Scénario épuré, dialogues épurés également, on pourra dire la même chose de la mise en scène de Kim Ki-Duk, incroyablement calme et posée. Épurée également, oui, encore une fois. Le metteur en scène Coréen nous invite tout simplement à un voyage, il nous invite aux côtés de ses deux personnages principaux à passer de maison en maison, silencieusement, dans le silence quasi absolu, pour imaginer le passé et la vie de ses vrais occupants. Mais pas seulement bien entendu, Locataires nous invite également en suivant ses deux personnages à vivre avec eux cette histoire d’amour platonique et touchante, pleine de douceur, silencieuse, comme pour ne pas poser de mots sur le ressenti des personnages, mais juste les laisser s’exprimer, par leurs regards, leurs gestuelles. Pari réussi tant l’ensemble passe comme une lettre à la poste. Le personnage principal ne dira pas un seul mot de tout le métrage, tandis que son « amante » qui le rejoindra en cours de route pour ses aventures ne dira quasiment rien. Entre ses silences et sa lenteur, Kim Ki-Duk parvient néanmoins le tour de force de faire avec simplicité un film passionnant et plus profond qu’il n’en a l’air, sans jamais ennuyer.

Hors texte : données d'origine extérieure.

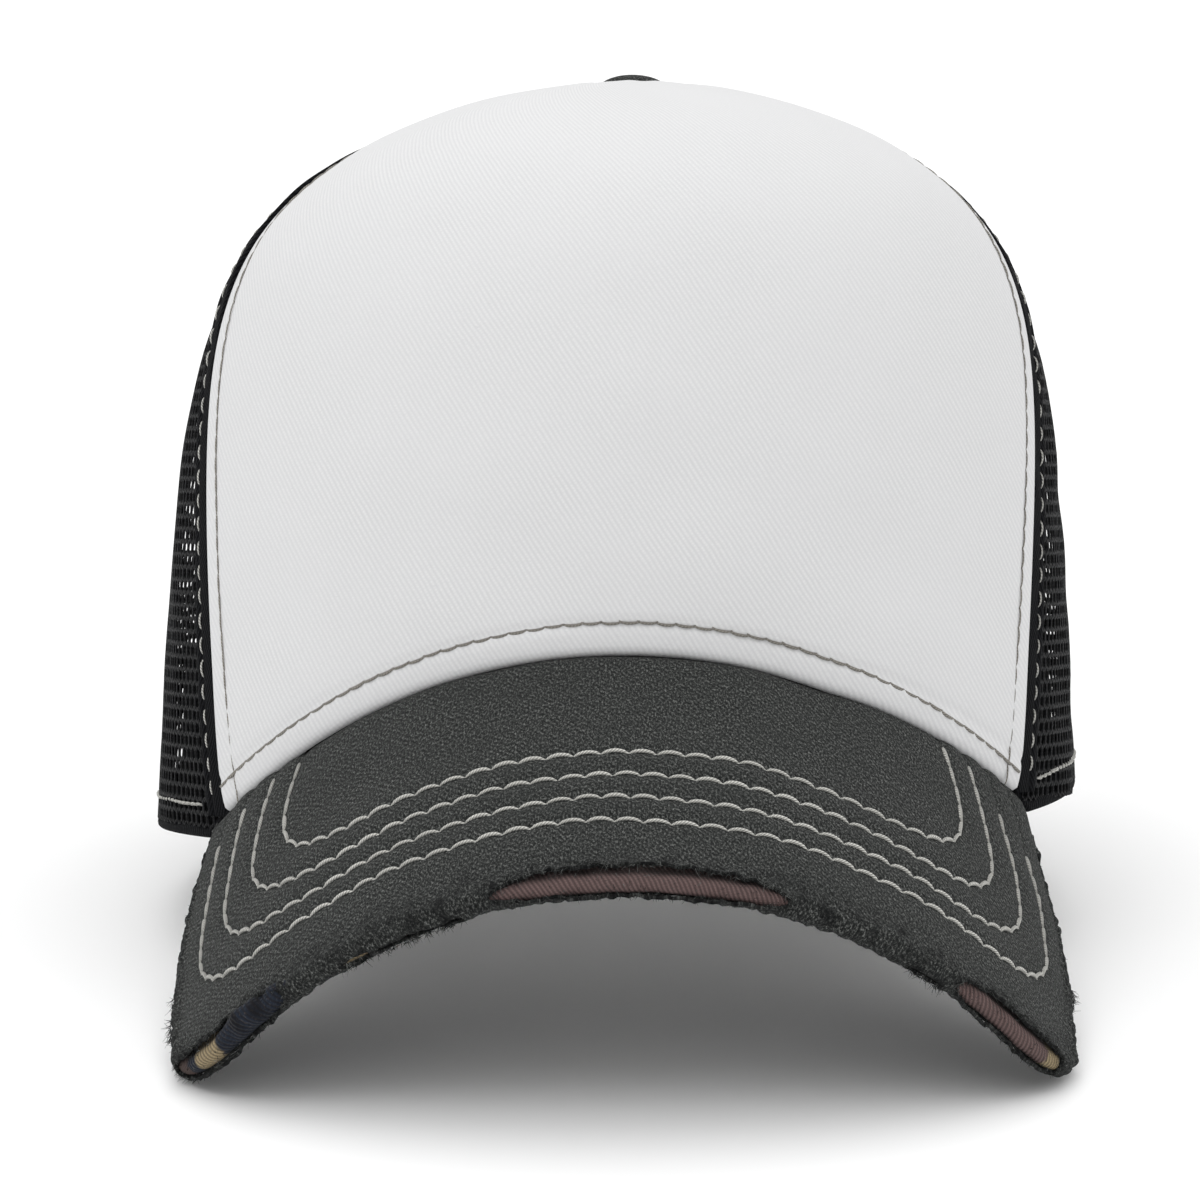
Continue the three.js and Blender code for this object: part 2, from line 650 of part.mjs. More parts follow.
const TAB_COLUMNS = 4;
for (const [name, side] of Object.entries({ hole_strap_tab: 1, peg_strap_tab: -1 })) {
  addPart(name, 'strap_plastic', sideSheet(
    side,
    () => Math.PI - Math.asin(TAB_OUTER_X / HALF_WIDTH),
    () => Math.PI - Math.asin(TAB_INNER_X / HALF_WIDTH),
    {
      bottom: () => STRAP_LOW / CROWN_HEIGHT,
      height: STRAP_HIGH - STRAP_LOW,
      depths: TAB_PLASTIC,
      columns: TAB_COLUMNS,
      rows: 1,
    },
  ));
}

// --- Standing place ----------------------------------------------------------------------------

// Moves the tipped cap so that its lowest point is at z = 0 and its box is centred on the origin
cap.updateMatrixWorld(true);
const box = new THREE.Box3().setFromObject(cap, true);
cap.position.set(-(box.min.x + box.max.x) / 2, -(box.min.y + box.max.y) / 2, -box.min.z);

const group = new THREE.Group();
group.add(cap);
export default group;
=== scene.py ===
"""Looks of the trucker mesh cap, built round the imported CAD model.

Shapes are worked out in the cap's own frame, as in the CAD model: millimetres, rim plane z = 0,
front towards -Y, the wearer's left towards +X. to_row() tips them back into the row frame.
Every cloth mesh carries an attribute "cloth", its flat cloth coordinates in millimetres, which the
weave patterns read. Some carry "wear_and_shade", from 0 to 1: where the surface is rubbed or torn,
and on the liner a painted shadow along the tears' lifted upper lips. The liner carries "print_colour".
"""
import json
import math

import bpy
import numpy as np
from mathutils import Matrix, Vector


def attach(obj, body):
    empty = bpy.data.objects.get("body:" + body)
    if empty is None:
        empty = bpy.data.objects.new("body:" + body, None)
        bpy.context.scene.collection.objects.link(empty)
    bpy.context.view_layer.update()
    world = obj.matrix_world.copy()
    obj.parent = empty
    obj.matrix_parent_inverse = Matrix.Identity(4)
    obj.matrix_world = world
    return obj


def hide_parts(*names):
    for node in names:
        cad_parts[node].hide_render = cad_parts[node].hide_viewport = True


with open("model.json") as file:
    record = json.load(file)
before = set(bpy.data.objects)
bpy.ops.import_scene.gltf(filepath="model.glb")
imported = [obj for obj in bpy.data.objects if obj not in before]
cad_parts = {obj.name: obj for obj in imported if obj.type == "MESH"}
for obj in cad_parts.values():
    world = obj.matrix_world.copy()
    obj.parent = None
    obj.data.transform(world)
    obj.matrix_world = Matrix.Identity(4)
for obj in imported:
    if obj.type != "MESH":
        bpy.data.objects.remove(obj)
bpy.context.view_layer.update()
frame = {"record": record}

MM = 0.001

# Crown, as in the CAD model
HALF_WIDTH = 90
FRONT_DEPTH = 97
BACK_DEPTH = 101
CROWN_HEIGHT = 144
CROWN_LEAN = 0.08
SHOULDER_POWER = 1.54
FRONT_POWER = 11
SIDE_POWER = 5.4
BACK_POWER = 3.2
TOP_SHIFT = 3.2
TOP_Y = 4
TOP_LEVEL = 0.9993
DIMPLE_DEPTH = 3.4
DIMPLE_SHARE = 0.12
RIM_BAND = 0.15
RIM_LIFT = 8.4
RIM_LIFT_ANGLES = np.radians([25, 90, 116, 148])
FRONT_SEAM_RIM = math.radians(54)
FRONT_SEAM_SWEEP = math.radians(19.5)
FRONT_SEAM_SWEEP_POWER = 0.75
FRONT_SEAM_TURN = math.radians(16)
FRONT_SEAM_TURN_POWER = 12
BACK_SEAM_RIM = math.radians(125)
BACK_SEAM_TOP = math.radians(135)
BACK_MIDDLE = math.pi
STRIP_WIDTH = 7
STRIP_WIDEST_ANGLE = math.radians(80)
TAPE_WIDTH = 13
BAND_LIFT = 1.2
BAND_HEIGHT = 33
BAND_END_GAP = 3.5

# Back opening and closure, as in the CAD model
ARCH_HALF_WIDTH = 38
ARCH_STRAIGHT = 22
ARCH_RISE = 24
BINDING_WIDTH = 8
STRAP_LOW = 3
STRAP_HIGH = 21
STRAP_THICKNESS = 1.2
STRAP_STEP = 0.85
STRAP_ROOT = 36.3
STRAP_TIP = -27
STRAP_TIP_RADIUS = 6
STRAP_BEND = 160
TAB_INNER_X = 39
TAB_OUTER_X = 54
TAB_DEPTH = 3.8
SNAP_COUNT = 7
SNAP_PITCH = 9
SNAP_FIRST = -22.5

# Visor, as in the CAD model
SEAM_TOP = 34.8
SEAM_RADIUS = 104
VISOR_SLOPE = math.radians(33)
VISOR_LENGTH = 68
VISOR_END = math.radians(58)
VISOR_FLAT_HALF = 94.5
VISOR_FRONT_SAG = 6
VISOR_CORNER = 19
VISOR_FLARE = 3.6
OVAL_WIDE = 105
OVAL_DEEP = 163
OVAL_FLATTEN = 0.33
VISOR_THICKNESS = 4.8

NUDGE = 1e-4

# --- Placing -----------------------------------------------------------------------------------

OPENING_BACK = 2  # the head opening's mount lies this far behind the cap frame's origin
opening = next(m for m in frame["record"]["mounts"] if m["name"] == "head_opening")
cap_up = -Vector(opening["axis"])
cap_turn = Matrix.Rotation(-math.atan2(cap_up.y, cap_up.z), 4, "X")
cap_origin = Vector(opening["pos_m"]) - cap_turn @ Vector((0, OPENING_BACK * MM, 0))
CAP_TO_ROW = Matrix.Translation(cap_origin) @ cap_turn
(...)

La dernière partie du métrage elle prend plus de liberté, et se fait, dans le fond, un poil plus « fantastique » que le reste, plus proche du rêve éveillé, sans pour autant ne pas coller avec tout ce qui précédait, loin de là. Toujours avec un regard assez tendre sur ces personnages, Kim Ki-Duk filme son dénouement de sublime manière, nous faisant penser qu’après tout, toute cette histoire n’était que l’histoire de Sun-Hwa, femme brisée qui va se reconstruire petit à petit grâce au contact de Tae-Suk, et non l’histoire de Tae-Suk qui amènera Sun-Hwa avec lui pour la sauver, voir la venger des violences qu’elle pouvait subir. La scène finale va une nouvelle fois dans ce sens, en se voulant belle, mais également assez troublante. Bien entendu, il ne s’agît pas là du meilleur métrage du cinéaste Coréen, nous sommes loin de joyaux tels que L’île, mais Kim Ki-Duk continuait son exploration d’un cinéma complexe, en apparence extrêmement simple.
Les plus
Simple et épuré
Deux beaux portraits et deux grands acteurs
De l’émotion
Les moins
Pas le meilleur de son auteur
Trop lent et contemplatif pour certains
En bref : Locataires se rapproche par certains aspects de L’île sans jamais en atteindre la même portée, mais reste un très bon Kim Ki-Duk, avec ses silences, métaphores et beaux moments.